_WHAT NEEDS TO BE DONE_. Using the material below, copy every line where "context" appears.
** start of INFORMATION PROVIDED **
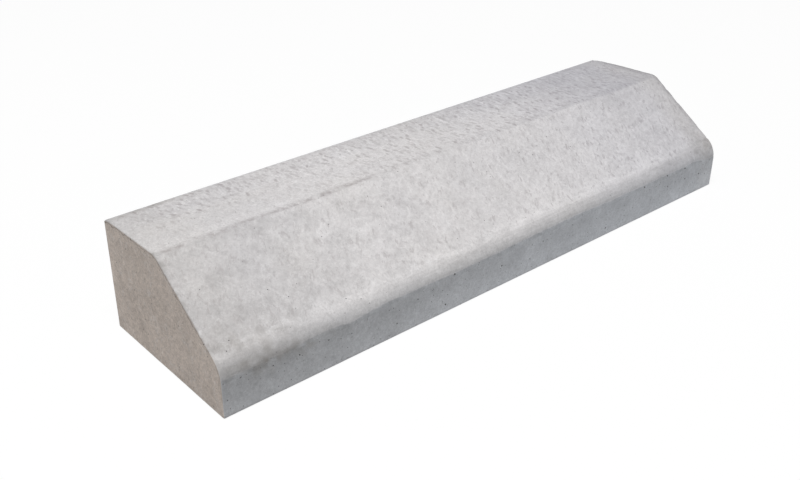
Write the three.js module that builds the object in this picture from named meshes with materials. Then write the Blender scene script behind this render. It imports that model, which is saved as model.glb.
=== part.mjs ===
// Concrete kerb stone of the mountable kind: a single cast block with a flat tread along its
// back, a straight splay falling to a rounded nose, and a low upright front face.
//
// Millimetres. X runs along the stone, -Y is the road side, +Y the pavement side and +Z is up.
// The origin is the centre of the bed, the face that the stone is laid on.

import * as THREE from "three";

// Overall size
const kerbLength = 900;
const kerbWidth = 240;
const kerbHeight = 150;

// Section: the tread and the upstand are measured to the sharp lines that the splay would make
// with them, before those lines are rounded
const treadWidth = 120;
const upstandHeight = 63;
const ridgeRadius = 20;
const noseRadius = 35;

// Pavement-side top edge: a shallow quarter of a large round, level with the tread at its inner end
const backEaseWidth = 26;
const backEaseDrop = 2.4;

// Arrises: the rounding of the two bottom edges, and of every edge at the two ends
const footArris = 2;
const endArris = 1.5;

// Facets: straight pieces in half of each rounded corner, and steps across an end arris
const cornerSegments = 8;
const arrisSegments = 3;

const concrete = new THREE.MeshStandardMaterial({
  name: "concrete",
  color: new THREE.Color(0.66, 0.65, 0.64),
  roughness: 0.9,
  metalness: 0,
});

/**
 * Draws the outline on to `corner` and rounds it there, with an arc of `radius` that touches
 * the line from `before` and the line to `after`. The outline turns left at every corner.
 */
function roundCorner(outline, before, corner, after, radius) {
  const towardsBefore = before.clone().sub(corner).normalize();
  const towardsAfter = after.clone().sub(corner).normalize();
  const halfAngle = Math.acos(towardsBefore.dot(towardsAfter)) / 2;
  const bisector = towardsBefore.clone().add(towardsAfter).normalize();
  const centre = corner.clone().addScaledVector(bisector, radius / Math.sin(halfAngle));
  const touch = radius / Math.tan(halfAngle);
  const start = corner.clone().addScaledVector(towardsBefore, touch).sub(centre);
  const end = corner.clone().addScaledVector(towardsAfter, touch).sub(centre);
  outline.absarc(centre.x, centre.y, radius, start.angle(), end.angle(), false);
}

/** The stone's section, seen along X: its two coordinates are the model's Y and Z. */
function kerbSection() {
  const roadSide = -kerbWidth / 2;
  const pavementSide = kerbWidth / 2;

  const frontFoot = new THREE.Vector2(roadSide, 0);
  const backFoot = new THREE.Vector2(pavementSide, 0);
  const backTop = new THREE.Vector2(pavementSide, kerbHeight - backEaseDrop);
  const easeEnd = new THREE.Vector2(pavementSide - backEaseWidth, kerbHeight);
  const ridge = new THREE.Vector2(pavementSide - treadWidth, kerbHeight);
  const nose = new THREE.Vector2(roadSide, upstandHeight);

  // The ease is part of the circle that touches the tread at easeEnd and passes through backTop
  const easeRadius = (backEaseWidth ** 2 + backEaseDrop ** 2) / (2 * backEaseDrop);
  const easeCentre = new THREE.Vector2(easeEnd.x, easeEnd.y - easeRadius);
  const easeStart = backTop.clone().sub(easeCentre).angle();

  const outline = new THREE.Shape();
  roundCorner(outline, nose, frontFoot, backFoot, footArris);
  roundCorner(outline, frontFoot, backFoot, backTop, footArris);
  outline.lineTo(backTop.x, backTop.y);
  outline.absarc(easeCentre.x, easeCentre.y, easeRadius, easeStart, Math.PI / 2, false);
  roundCorner(outline, easeEnd, ridge, nose, ridgeRadius);
  roundCorner(outline, ridge, nose, frontFoot, noseRadius);
  outline.closePath();
  return outline;
}

/** The section drawn along the whole length, with a rounded arris around each end face. */
function kerbStone() {
  const geometry = new THREE.ExtrudeGeometry(kerbSection(), {
    depth: kerbLength - 2 * endArris,
    steps: 1,
    curveSegments: cornerSegments,
    bevelThickness: endArris,
    bevelSize: endArris,
    bevelOffset: -endArris,
    bevelSegments: arrisSegments,
  });
  const stone = new THREE.Mesh(geometry, concrete);
  stone.name = "kerb_stone";
  // The section's own X, Y and depth become the model's Y, Z and X
  stone.rotation.set(Math.PI / 2, Math.PI / 2, 0);
  stone.position.x = endArris - kerbLength / 2;
  return stone;
}

const group = new THREE.Group();
group.add(kerbStone());

export default group;
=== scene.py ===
"""The looks of a concrete kerb stone: its cast surface, its finish and a plain studio.

Lengths are metres. X runs along the stone, -Y is the road side and +Z is up. A place on the stone
is given by its distance from the left end and by the way round its section, measured from the
pavement-side top edge, over the tread and the splay, to the foot of the front face. In the code
these two are x and s, and the places in tables and in rising, falling and near are millimetres.
"""

import math

import bpy
import numpy as np
from bpy.props import FloatProperty, FloatVectorProperty, PointerProperty
from mathutils import Matrix, Vector


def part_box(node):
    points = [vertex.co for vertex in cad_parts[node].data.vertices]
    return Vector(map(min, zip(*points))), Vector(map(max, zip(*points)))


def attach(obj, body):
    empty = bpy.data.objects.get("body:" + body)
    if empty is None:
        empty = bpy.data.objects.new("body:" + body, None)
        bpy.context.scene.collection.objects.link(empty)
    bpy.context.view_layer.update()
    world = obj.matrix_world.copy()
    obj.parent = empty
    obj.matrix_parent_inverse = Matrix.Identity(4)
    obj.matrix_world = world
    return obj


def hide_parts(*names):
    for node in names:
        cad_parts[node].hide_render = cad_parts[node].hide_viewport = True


bl_info = {
    "name": "Concrete Kerb Stone",
    "version": (1, 0, 0),
    "blender": (4, 5, 0),
    "location": "3D View > Sidebar > Kerb",
    "description": "Casts a concrete kerb stone with its pocked skin, formed faces and a studio",
    "category": "Object",
}

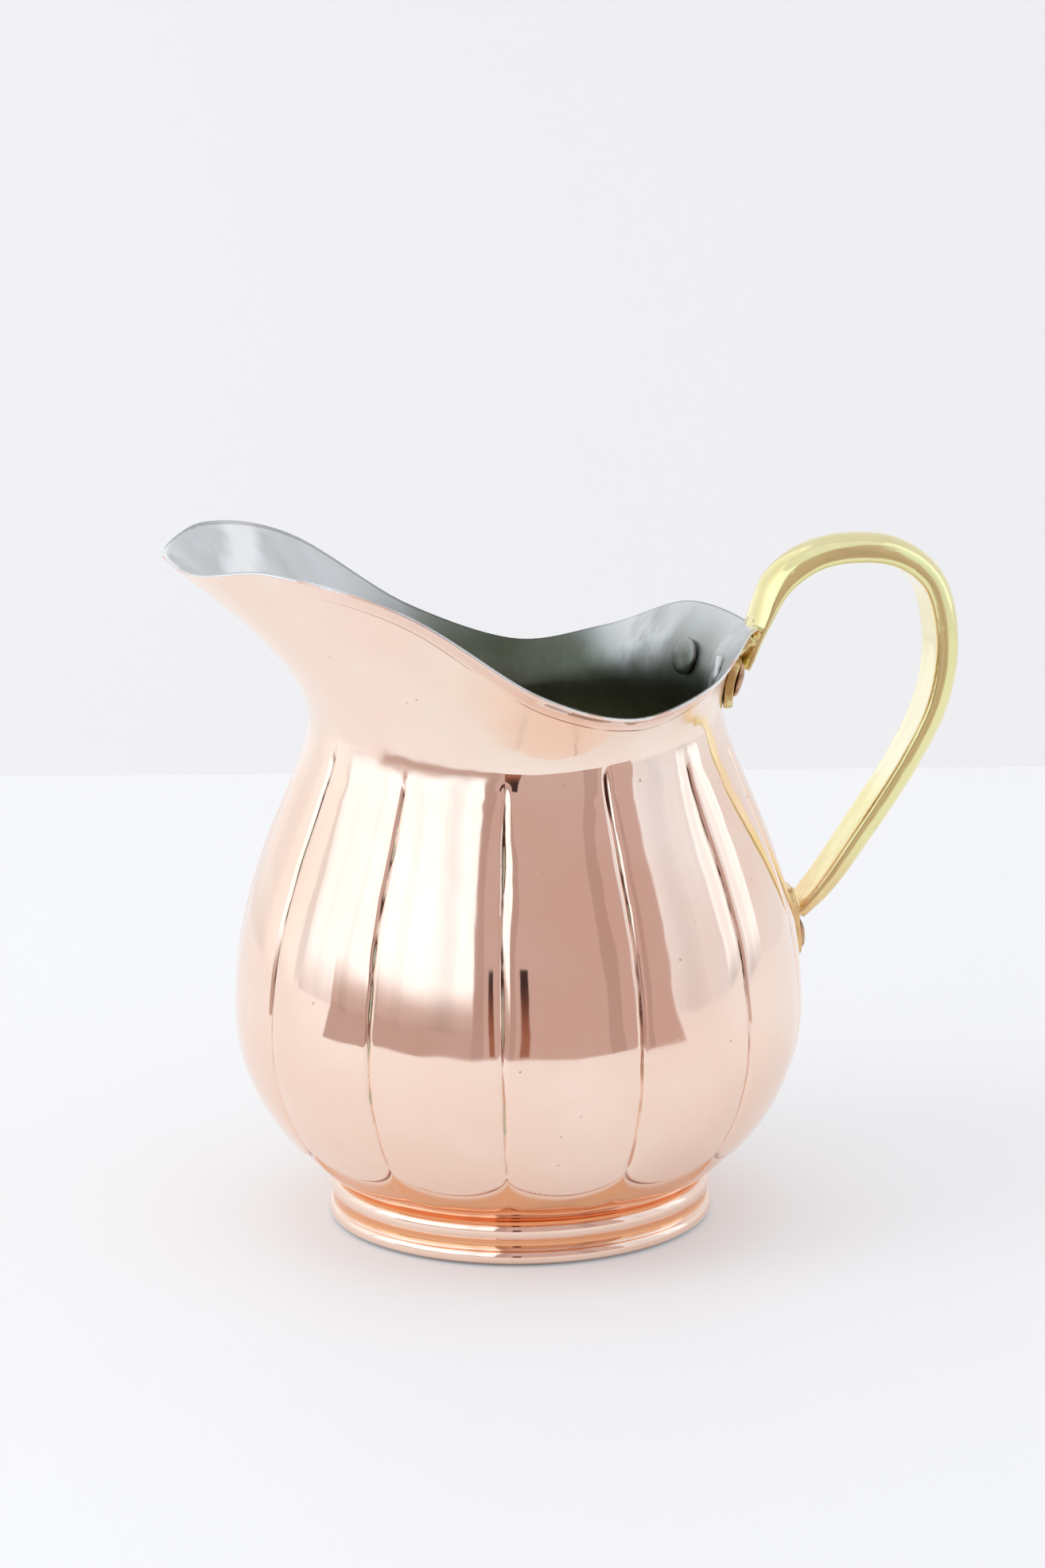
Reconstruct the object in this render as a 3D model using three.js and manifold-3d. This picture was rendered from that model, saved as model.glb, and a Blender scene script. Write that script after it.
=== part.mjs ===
// Copper frothing pitcher: a fluted, hand-raised body with a tinned inside, a moulded foot ring
// soldered under it, and a cast brass strap handle riveted to the neck and to the belly.
// Millimetres, +Z up, standing on z = 0. The spout points along -X and the handle along +X.
import * as THREE from 'three';
import ManifoldModule from 'manifold-3d';

const manifold = await ManifoldModule();
manifold.setup();

// ---- Driving dimensions -------------------------------------------------------------------
const WALL = 0.9; // copper sheet
const TIN = 0.3; // tin coat
const GAP = 0.3; // clearance between pieces that touch
const BASE_RADIUS = 27; // flat of the bottom
const BASE_HEIGHT = 5.4;
const UNDERSIDE_RADIUS = 33; // where the bottom runs into the belly
const BELLY_RADIUS = 54.15;
const BELLY_HEIGHT = 41.3;
const BELLY_DROP = 43.2; // half height of the ellipse that the lower belly follows
const SHOULDER_RISE = 27; // how far the widest part stays upright before it draws in
const NECK_RADIUS = 38.9;
const NECK_DRAW = 0.7; // draws the shoulder in: how much wider the sheet still is under the neck
const NECK_RUN = 11; // and how far under the neck that is
const LOBES = 13;
const LOBE_PHASE = 2.5; // the lobes stand this far round from the spout, degrees
const CREASE_DEPTH = 0.7;
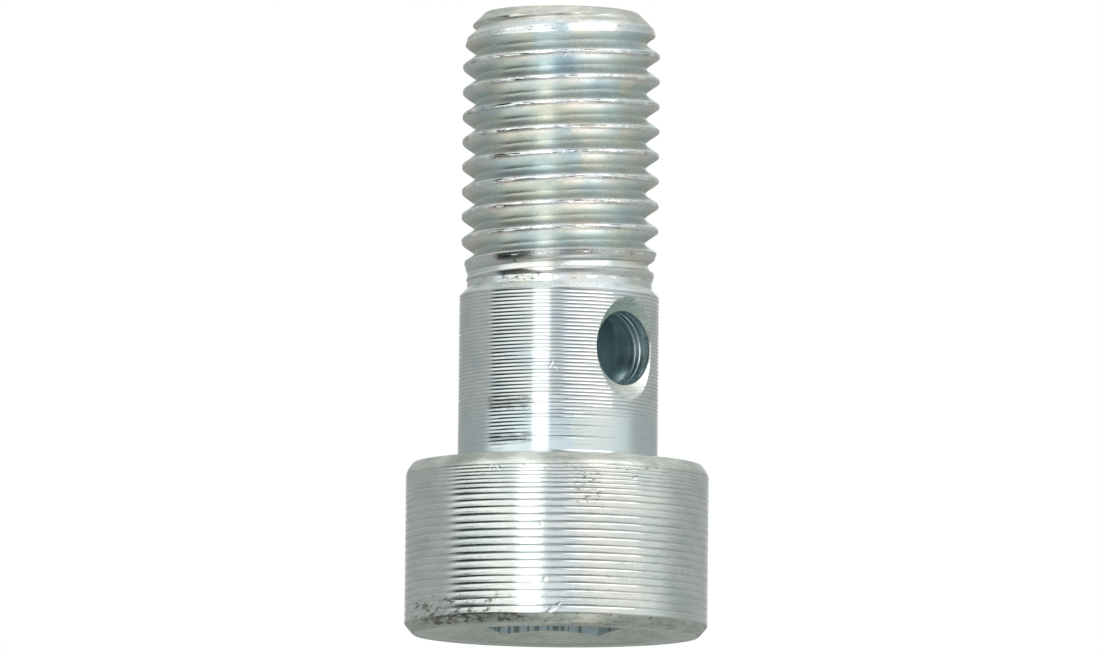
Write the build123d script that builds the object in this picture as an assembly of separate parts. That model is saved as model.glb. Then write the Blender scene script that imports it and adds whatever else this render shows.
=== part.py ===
from build123d import *
import math
import os

# Banjo bolt turned from one round bar: a cylindrical head with a hexagon socket, a plain shank with a
# drilling across it, and a rolled thread with a drilling down its axis that meets the cross drilling.
# Millimetres. Z runs up the bolt from the middle of the head's end face to the end of the thread,
# and X runs along the cross drilling.

# Head
head_diameter = 18.1
head_height = 10.25
face_bevel_height = 0.6   # bevel between the end face and the side of the head
face_bevel_width = 0.5
seat_bevel_height = 0.8   # bevel between the side of the head and the seat under it
seat_bevel_width = 0.45

# Plain shank, with a shoulder down to the neck
shank_diameter = 11.96
shank_length = 10.0       # seat to the shoulder's lower edge
seat_corner_bevel = 0.3   # 45 degree bevel in the corner between seat and shank
neck_length = 0.9         # shoulder's lower edge to the first trace of the thread

# Right-hand thread, M12 x 1.5, rolled from a blank of its pitch diameter
thread_diameter = 11.85
thread_pitch = 1.5
thread_depth = 0.82       # crest to root, measured across one side
knee_depth = 0.39         # the rolled crest is full: it slopes gently to a knee, then steeply to the root
knee_reach = 0.42         # along the bolt, from the middle of the crest to the knee
thread_length = 16.2      # first trace to the thread end
run_out = 2.8             # length over which the crests rise from the neck to full size
root_run_out = 1.6        # length over which the roots sink from the neck to full depth
lead_in = 2.7             # length below the thread end where the crests aren't full yet
lead_in_narrowing = 0.86  # on the diameter, at the upper end of the lead-in
end_bevel = 0.87          # 45 degree bevel at the thread end
thread_clocking = 3.0     # turn of the first crest away from the cross drilling, in degrees

# Drilling down the axis, blind
bore_diameter = 6.5
bore_floor_height = 13.95  # above the head's end face
bore_mouth_bevel = 0.4

# Drilling across the shank, right through, countersunk at both mouths
cross_diameter = 4.4
cross_height = 16.9       # above the head's end face
cross_sink_diameter = 6.15
cross_sink_angle = 120.0

# Hexagon socket in the head's end face, broached over a drilled pilot hole
socket_flats = 10.0
socket_depth = 6.0
socket_pilot_diameter = 9.6
socket_sink_diameter = 13.9
socket_sink_angle = 140.0
socket_clocking = 18.7    # turn of one flat away from the cross drilling, in degrees

# Point that the drills leave below a blind hole, with a small flat from the drill's chisel edge
drill_point_angle = 118.0
chisel_diameter = 0.8

# Heights and radii that follow from the sizes above
head_radius = head_diameter / 2
shank_radius = shank_diameter / 2
crest_radius = thread_diameter / 2
root_radius = crest_radius - thread_depth
neck_radius = crest_radius - thread_depth / 2
shoulder_height = head_height + shank_length
thread_foot = shoulder_height + neck_length
bolt_length = thread_foot + thread_length
lead_in_radius = crest_radius - lead_in_narrowing / 2
overshoot = 1.0           # how far cutting tools reach past the surface that they open
crest_clearance = 0.1     # how far the envelope that trims the thread stands clear of full crests


def turned(*outline):
    """The solid that an outline of (radius, height) points sweeps around the Z axis."""
    return revolve(make_face(Plane.XZ * Polyline(*outline, close=True)), axis=Axis.Z)


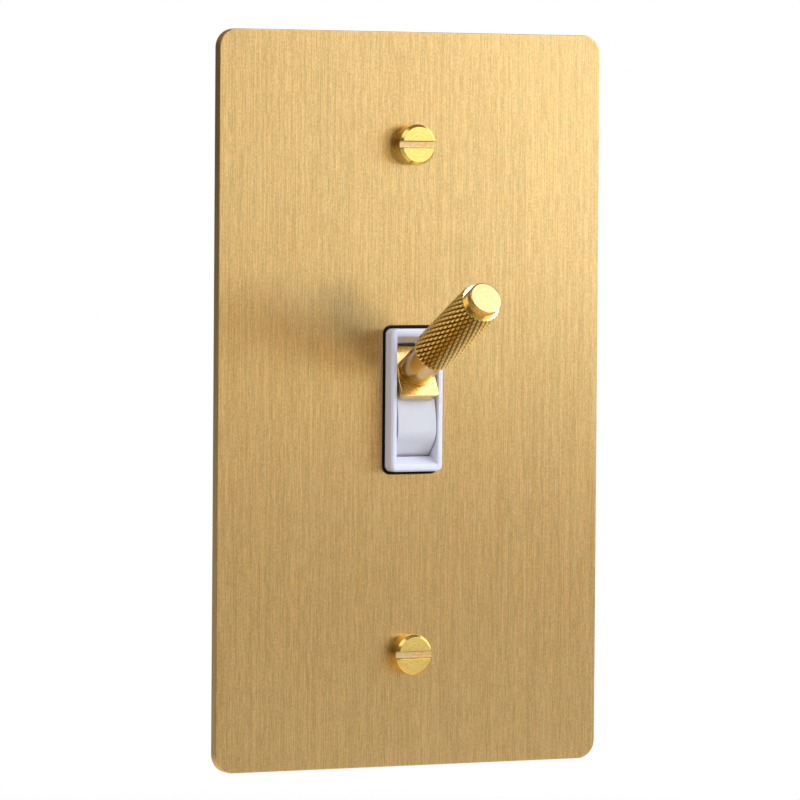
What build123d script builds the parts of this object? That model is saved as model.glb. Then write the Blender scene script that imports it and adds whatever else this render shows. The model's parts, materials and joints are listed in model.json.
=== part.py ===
from build123d import *
import math
import os

# A single toggle light switch: brass face plate, knurled brass lever on a rocking drum,
# and the mechanism housing behind the plate. Millimetres throughout.
# Frame: +Z up, +X to the right as seen from the room, -Y out of the wall into the room.
# The origin is at the centre of the gasket's back face, which lies on the wall (y = 0).

# Face plate and its two fixing screws
plate_width = 70.0
plate_height = 120.0
plate_thickness = 1.8
plate_corner = 3.1
plate_edge_break = 0.12
window_width = 10.2
window_height = 24.2
window_corner = 1.3
screw_pitch = 83.3
screw_hole_radius = 2.0
screw_head_radius = 3.3
screw_head_height = 2.3
screw_head_chamfer = 0.28
screw_slot_width = 1.2
screw_slot_depth = 0.6
screw_neck_radius = 1.6
screw_thread_radius = 1.75
screw_reach = 20.0

# Gasket between plate and wall, and the steel strap that lies in its pocket
gasket_width = 66.0
gasket_height = 116.0
gasket_corner = 2.2
gasket_sheet = 0.6
gasket_proud = 0.2
pocket_width = 46.0
pocket_height = 108.0
lip_recess = 0.1
lip_clearance = 0.02
rivet_room = 5.6
strap_thickness = 1.2
strap_width = 24.0
strap_length = 106.0
strap_corner = 1.5
ear_width = 44.0
ear_height = 12.0
strap_slot_length = 7.0
strap_window_gap = 0.55
ground_tab_depth = 9.0
tab_bend = 1.0
ground_tab_height = 7.4
ground_tab_z = -37.3
ground_screw_y = 4.3
retainer_size = 8.0
retainer_thickness = 0.8

# Switch cover with the bezel that stands through the plate, and the housing base
bezel_width = 9.5
bezel_height = 23.3
bezel_corner = 1.0
bezel_proud = 2.5
bezel_edge = 0.3
mouth_width = 7.4
mouth_height = 21.0
mouth_edge = 0.2
throat_height = 18.5
throat_depth = 2.5
housing_width = 33.0
housing_height = 66.0
housing_corner = 2.0
cover_depth = 10.0
cover_front_wall = 2.0
cover_side_wall = 1.6
cheek_width = 2.5
drum_box_height = 29.0
base_depth = 16.2
base_back_wall = 2.0
base_side_wall = 2.0
base_edge = 0.8
works_width = 23.0
works_height = 34.0
end_room_gap = 2.0
boss_size = 7.0
terminal_bay_depth = 3.0
terminal_bay_height = 16.0
terminal_bay_z = -6.0
terminal_bay_length = 13.0
rib_height = 30.0
rib_thickness = 1.85
rib_clearance = 0.15

# Rivets that hold strap, cover and base together
rivet_spacing = 56.0
rivet_radius = 1.8
rivet_head_radius = 2.6
rivet_head_height = 0.45

# Lever: its axis leaves the pivot at lever_tilt above the horizontal when the switch is up
lever_tilt = 27.3
pivot_behind_plate = 5.9
drum_radius = 11.7
drum_clearance = 0.35
drum_width = 7.0
drum_back = 0.8
crown_radius = 19.4
crown_apex = 9.0
crown_blend = 3.0
seat_width = 6.0
seat_height = 8.2
seat_depth = 1.2
hub_radius = 4.0
pin_radius = 1.5
running_clearance = 0.05
finger_reach = 9.0
finger_tip_radius = 1.4
finger_half_width = 1.0
finger_width = 4.0
insert_radius = 2.4
insert_bottom = 3.9
stud_radius = 1.5
stud_bottom = 3.3
stud_top = 14.8
foot_bottom = 9.1
foot_top = 10.5
foot_width = 6.9
foot_height = 9.2
foot_corner = 0.8
foot_edge = 0.2
neck_radius = 2.85
neck_chamfer = 0.3
grip_bottom = 17.4
grip_top = 35.6
grip_radius = 3.5
grip_chamfer = 0.25
core_radius = 2.0
core_top = 31.0
button_radius = 2.75
button_top = 37.45
button_edge = 0.2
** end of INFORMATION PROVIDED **
_COMPLETE RESPONSE_.
        bpy.context.scene.collection.objects.link(empty)
    bpy.context.view_layer.update()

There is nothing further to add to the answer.